| DO THIS |
The lines to extract run from the first line of the entries through the line that contains "wax: float = 1.0"; reproduce exactly those lines and no others.
▽
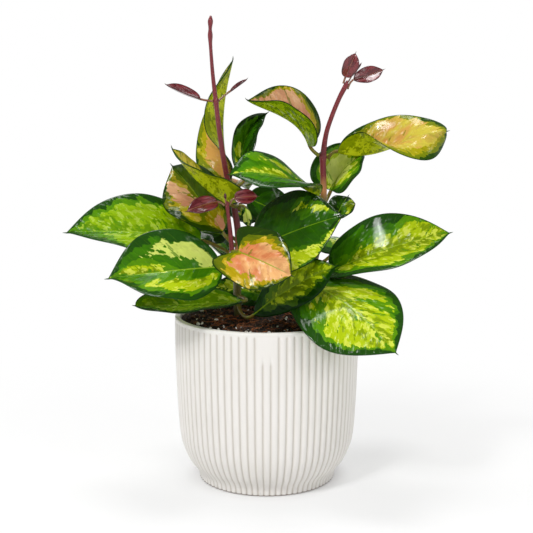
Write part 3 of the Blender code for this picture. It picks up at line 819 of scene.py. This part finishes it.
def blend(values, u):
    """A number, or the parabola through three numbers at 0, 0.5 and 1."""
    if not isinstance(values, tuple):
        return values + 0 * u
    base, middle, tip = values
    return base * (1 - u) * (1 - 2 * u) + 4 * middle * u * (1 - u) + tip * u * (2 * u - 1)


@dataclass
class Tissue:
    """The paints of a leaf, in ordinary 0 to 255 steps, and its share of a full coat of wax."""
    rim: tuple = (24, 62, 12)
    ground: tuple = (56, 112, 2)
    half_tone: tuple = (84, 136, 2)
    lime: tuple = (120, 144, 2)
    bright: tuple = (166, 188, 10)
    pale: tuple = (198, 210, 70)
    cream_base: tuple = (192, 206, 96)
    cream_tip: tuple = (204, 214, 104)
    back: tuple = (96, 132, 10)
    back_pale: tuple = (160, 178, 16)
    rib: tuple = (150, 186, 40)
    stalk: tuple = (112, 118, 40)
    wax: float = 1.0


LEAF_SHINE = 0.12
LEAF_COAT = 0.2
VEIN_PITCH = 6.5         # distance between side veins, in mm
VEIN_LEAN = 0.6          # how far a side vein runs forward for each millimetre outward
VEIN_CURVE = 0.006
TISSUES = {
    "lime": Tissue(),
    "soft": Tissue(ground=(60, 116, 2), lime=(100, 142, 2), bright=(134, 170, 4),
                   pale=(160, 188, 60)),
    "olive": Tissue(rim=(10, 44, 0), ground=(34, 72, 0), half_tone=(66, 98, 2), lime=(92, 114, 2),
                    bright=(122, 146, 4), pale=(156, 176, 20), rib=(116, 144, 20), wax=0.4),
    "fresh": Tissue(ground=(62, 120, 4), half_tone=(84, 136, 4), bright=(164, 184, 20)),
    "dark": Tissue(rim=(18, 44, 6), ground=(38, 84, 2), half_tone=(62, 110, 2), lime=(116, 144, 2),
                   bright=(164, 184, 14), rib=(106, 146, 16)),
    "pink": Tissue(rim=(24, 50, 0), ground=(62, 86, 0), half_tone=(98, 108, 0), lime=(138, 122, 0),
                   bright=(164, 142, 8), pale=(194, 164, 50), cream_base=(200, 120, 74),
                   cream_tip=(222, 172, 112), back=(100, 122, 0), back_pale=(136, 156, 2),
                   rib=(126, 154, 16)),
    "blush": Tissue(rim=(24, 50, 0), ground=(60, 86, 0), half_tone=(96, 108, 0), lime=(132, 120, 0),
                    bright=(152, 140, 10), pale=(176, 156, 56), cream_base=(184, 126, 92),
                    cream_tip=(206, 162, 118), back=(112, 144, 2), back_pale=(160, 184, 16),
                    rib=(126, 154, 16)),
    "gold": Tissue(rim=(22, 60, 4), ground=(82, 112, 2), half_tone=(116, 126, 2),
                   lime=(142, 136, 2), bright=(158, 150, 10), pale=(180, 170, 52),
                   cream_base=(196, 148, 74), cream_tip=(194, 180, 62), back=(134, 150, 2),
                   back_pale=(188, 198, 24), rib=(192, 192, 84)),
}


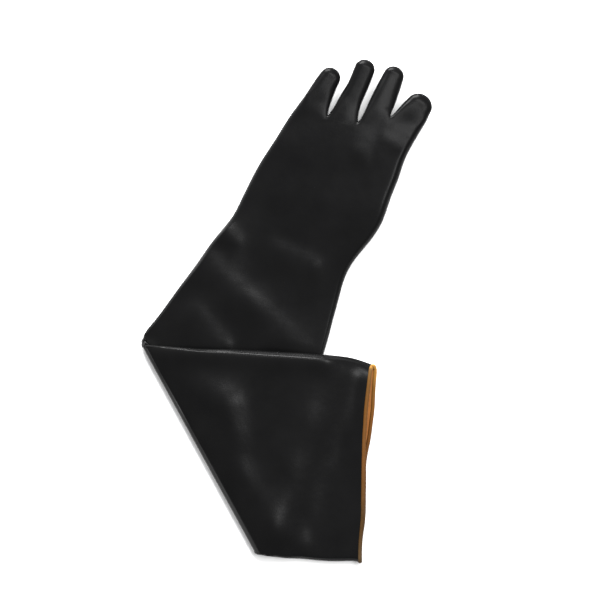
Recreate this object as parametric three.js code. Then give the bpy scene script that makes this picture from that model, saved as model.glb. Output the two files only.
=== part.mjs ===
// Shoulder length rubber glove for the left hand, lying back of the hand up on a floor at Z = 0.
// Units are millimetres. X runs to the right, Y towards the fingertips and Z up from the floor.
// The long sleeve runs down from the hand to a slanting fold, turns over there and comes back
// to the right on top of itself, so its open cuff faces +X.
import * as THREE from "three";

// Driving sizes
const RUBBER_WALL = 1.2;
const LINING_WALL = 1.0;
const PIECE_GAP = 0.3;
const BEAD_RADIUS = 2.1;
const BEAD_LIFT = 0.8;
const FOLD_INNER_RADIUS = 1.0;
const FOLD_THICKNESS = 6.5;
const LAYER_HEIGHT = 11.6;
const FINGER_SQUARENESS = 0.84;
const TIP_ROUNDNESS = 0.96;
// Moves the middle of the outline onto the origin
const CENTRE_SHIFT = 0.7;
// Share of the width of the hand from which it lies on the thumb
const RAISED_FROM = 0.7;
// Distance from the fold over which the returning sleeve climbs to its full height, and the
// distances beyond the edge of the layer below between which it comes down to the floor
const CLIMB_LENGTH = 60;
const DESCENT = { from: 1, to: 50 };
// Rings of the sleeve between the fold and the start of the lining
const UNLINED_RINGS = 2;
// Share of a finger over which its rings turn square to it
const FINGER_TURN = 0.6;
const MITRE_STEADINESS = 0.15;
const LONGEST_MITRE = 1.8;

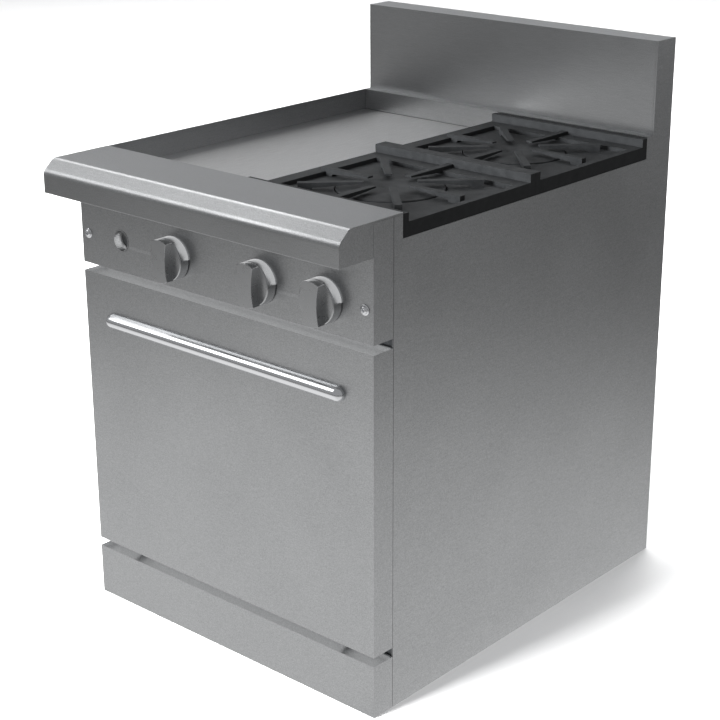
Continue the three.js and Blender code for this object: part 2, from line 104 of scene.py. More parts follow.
△
| WORKED SOLUTION |
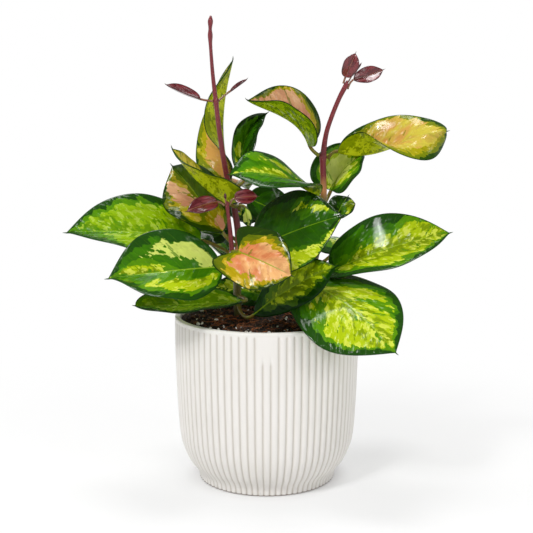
Write part 3 of the Blender code for this picture. It picks up at line 819 of scene.py. This part finishes it.
def blend(values, u):
    """A number, or the parabola through three numbers at 0, 0.5 and 1."""
    if not isinstance(values, tuple):
        return values + 0 * u
    base, middle, tip = values
    return base * (1 - u) * (1 - 2 * u) + 4 * middle * u * (1 - u) + tip * u * (2 * u - 1)


@dataclass
class Tissue:
    """The paints of a leaf, in ordinary 0 to 255 steps, and its share of a full coat of wax."""
    rim: tuple = (24, 62, 12)
    ground: tuple = (56, 112, 2)
    half_tone: tuple = (84, 136, 2)
    lime: tuple = (120, 144, 2)
    bright: tuple = (166, 188, 10)
    pale: tuple = (198, 210, 70)
    cream_base: tuple = (192, 206, 96)
    cream_tip: tuple = (204, 214, 104)
    back: tuple = (96, 132, 10)
    back_pale: tuple = (160, 178, 16)
    rib: tuple = (150, 186, 40)
    stalk: tuple = (112, 118, 40)
    wax: float = 1.0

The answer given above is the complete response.